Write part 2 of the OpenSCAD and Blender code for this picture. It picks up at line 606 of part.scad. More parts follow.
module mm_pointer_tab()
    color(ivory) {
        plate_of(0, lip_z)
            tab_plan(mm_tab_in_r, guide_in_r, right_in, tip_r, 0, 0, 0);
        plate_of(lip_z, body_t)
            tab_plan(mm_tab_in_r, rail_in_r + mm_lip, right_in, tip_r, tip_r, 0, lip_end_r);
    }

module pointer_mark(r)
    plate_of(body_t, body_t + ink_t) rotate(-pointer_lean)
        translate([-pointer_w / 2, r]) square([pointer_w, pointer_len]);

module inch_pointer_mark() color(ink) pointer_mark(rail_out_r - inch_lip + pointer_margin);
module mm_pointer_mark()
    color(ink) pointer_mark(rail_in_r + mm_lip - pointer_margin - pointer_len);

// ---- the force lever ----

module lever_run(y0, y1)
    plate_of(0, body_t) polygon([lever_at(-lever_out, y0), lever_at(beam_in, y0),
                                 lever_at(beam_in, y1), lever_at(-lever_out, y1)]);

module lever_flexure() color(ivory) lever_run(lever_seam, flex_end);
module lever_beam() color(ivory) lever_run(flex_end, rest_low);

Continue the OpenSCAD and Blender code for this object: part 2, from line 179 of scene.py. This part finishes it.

• [Task objective] Only the lines from the opening of the material through the line with "---- the force" should be echoed, exactly as written.

• [Exercise solution]
Write part 2 of the OpenSCAD and Blender code for this picture. It picks up at line 606 of part.scad. More parts follow.
module mm_pointer_tab()
    color(ivory) {
        plate_of(0, lip_z)
            tab_plan(mm_tab_in_r, guide_in_r, right_in, tip_r, 0, 0, 0);
        plate_of(lip_z, body_t)
            tab_plan(mm_tab_in_r, rail_in_r + mm_lip, right_in, tip_r, tip_r, 0, lip_end_r);
    }

module pointer_mark(r)
    plate_of(body_t, body_t + ink_t) rotate(-pointer_lean)
        translate([-pointer_w / 2, r]) square([pointer_w, pointer_len]);

module inch_pointer_mark() color(ink) pointer_mark(rail_out_r - inch_lip + pointer_margin);
module mm_pointer_mark()
    color(ink) pointer_mark(rail_in_r + mm_lip - pointer_margin - pointer_len);

// ---- the force lever ----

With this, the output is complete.